The British Industrial Revolution in a Global Perspective

Thu 29 Oct 2009, 17:30

Why did the industrial revolution take place in 18th century Britain and not elsewhere in Europe or Asia? Robert Allen argues that the British industrial revolution was a successful response to the global economy of the 17th and 18th centuries. He shows that in Britain wages were high and capital and energy cheap in comparison to other countries in Europe and Asia. As a result the breakthrough techno­logies of the industrial revolution – the steam engine, the cotton mill, and the substitution of coal for wood in metal production – were uniquely profitable to invent and use in Britain. The high wage economy of pre-industrial Britain also fostered industrial development since more people could afford schooling and apprenticeships.
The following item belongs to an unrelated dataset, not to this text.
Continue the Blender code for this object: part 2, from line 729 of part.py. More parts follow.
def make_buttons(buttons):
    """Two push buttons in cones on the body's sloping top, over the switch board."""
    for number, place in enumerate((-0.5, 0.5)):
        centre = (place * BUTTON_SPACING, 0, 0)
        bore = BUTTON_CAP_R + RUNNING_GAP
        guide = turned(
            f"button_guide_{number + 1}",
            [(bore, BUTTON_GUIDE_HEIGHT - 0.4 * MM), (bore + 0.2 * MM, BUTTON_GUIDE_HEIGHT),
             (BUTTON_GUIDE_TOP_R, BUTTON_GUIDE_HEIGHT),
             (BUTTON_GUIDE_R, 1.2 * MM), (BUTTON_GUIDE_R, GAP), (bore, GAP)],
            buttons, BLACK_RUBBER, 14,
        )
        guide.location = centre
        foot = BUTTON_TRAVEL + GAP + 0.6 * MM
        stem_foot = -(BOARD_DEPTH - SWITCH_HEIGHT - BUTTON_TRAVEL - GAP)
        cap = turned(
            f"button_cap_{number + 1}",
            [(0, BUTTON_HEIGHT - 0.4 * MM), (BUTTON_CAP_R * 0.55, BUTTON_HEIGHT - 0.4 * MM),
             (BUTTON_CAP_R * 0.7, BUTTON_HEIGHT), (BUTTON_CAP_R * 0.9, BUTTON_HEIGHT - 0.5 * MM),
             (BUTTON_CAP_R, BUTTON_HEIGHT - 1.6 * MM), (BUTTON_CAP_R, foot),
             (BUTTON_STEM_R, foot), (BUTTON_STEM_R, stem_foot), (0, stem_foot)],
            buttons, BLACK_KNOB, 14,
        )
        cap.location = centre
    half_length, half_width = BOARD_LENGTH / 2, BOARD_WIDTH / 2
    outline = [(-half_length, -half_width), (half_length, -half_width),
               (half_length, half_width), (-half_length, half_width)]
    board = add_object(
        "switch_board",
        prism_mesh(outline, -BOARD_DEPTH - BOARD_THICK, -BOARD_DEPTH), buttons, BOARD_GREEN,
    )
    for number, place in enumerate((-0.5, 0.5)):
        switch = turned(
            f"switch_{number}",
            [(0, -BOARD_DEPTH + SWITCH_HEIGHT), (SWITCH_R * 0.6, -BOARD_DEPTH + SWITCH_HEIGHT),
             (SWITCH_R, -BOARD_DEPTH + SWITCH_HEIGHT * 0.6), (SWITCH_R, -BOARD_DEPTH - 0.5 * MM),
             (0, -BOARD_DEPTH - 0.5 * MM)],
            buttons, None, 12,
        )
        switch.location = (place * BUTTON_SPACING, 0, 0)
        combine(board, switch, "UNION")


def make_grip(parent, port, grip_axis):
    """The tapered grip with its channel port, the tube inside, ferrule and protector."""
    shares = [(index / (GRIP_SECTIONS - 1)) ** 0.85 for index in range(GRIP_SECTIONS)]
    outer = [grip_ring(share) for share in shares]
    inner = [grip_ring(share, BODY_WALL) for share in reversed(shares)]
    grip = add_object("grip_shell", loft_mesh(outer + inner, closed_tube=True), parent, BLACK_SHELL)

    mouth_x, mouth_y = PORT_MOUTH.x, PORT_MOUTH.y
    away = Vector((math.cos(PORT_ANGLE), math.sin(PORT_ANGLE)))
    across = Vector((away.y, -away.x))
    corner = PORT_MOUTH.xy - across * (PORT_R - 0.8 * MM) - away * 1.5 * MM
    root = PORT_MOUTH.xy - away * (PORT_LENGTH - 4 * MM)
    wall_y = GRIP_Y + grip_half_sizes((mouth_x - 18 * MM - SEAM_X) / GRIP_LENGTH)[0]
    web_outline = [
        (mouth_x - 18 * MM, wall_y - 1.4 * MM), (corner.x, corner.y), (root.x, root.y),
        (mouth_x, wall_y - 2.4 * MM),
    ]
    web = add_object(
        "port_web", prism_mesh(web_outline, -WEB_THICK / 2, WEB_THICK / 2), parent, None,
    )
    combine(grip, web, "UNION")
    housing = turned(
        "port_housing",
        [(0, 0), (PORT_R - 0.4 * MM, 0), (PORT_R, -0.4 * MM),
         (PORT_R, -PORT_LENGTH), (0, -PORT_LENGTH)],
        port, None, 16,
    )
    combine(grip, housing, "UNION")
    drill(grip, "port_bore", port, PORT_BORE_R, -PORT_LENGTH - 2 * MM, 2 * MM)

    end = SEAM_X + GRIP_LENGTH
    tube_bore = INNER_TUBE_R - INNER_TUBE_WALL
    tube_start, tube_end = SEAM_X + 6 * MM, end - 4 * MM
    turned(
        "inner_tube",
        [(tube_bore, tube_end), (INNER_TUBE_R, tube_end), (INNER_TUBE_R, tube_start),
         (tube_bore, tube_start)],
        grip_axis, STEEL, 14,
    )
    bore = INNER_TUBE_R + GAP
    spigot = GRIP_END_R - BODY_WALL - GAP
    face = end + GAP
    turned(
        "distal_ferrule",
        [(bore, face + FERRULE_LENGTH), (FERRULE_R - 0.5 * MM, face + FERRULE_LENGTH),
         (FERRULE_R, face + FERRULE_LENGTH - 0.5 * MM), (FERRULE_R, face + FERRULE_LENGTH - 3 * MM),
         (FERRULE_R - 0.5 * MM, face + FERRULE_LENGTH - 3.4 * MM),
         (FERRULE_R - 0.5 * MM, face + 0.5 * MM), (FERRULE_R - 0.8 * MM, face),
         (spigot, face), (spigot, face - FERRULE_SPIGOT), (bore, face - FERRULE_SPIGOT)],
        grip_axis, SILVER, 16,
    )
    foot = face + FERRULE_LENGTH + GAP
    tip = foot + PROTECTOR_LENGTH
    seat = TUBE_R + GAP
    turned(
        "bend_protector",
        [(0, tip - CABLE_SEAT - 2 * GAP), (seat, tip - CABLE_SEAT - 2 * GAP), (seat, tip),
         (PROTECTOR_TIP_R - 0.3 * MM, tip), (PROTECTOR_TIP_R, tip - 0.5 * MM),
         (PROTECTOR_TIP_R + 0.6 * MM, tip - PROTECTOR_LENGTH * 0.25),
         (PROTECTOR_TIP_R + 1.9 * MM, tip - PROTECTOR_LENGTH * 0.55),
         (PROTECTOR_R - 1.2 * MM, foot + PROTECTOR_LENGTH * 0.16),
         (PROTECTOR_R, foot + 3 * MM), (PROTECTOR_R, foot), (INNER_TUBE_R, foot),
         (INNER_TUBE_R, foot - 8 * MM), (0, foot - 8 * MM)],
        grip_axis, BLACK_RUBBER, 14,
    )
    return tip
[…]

It was only when British engineers made these new technologies more cost-effective during the 19th century that the industrial revolution would spread around the world.


About the Speaker


Robert Allen is Professor of Economic History at Oxford University and a fellow of Nuffield College. He has written on English agricultural history, international competition in the steel industry, the extinction of whales, and contemporary policies on education. His articles have won the Cole Prize, the Redlich Prize, and the Explorations Prize. New books include Enclosure and the Yeoman: The Agricultural Development of the South Midlands, 1450–1850 (2009), andThe British Industrial Revolution in Global Perspective (2009). Currently, he is studying the global history of wages and prices and pre-industrial living standards around the world.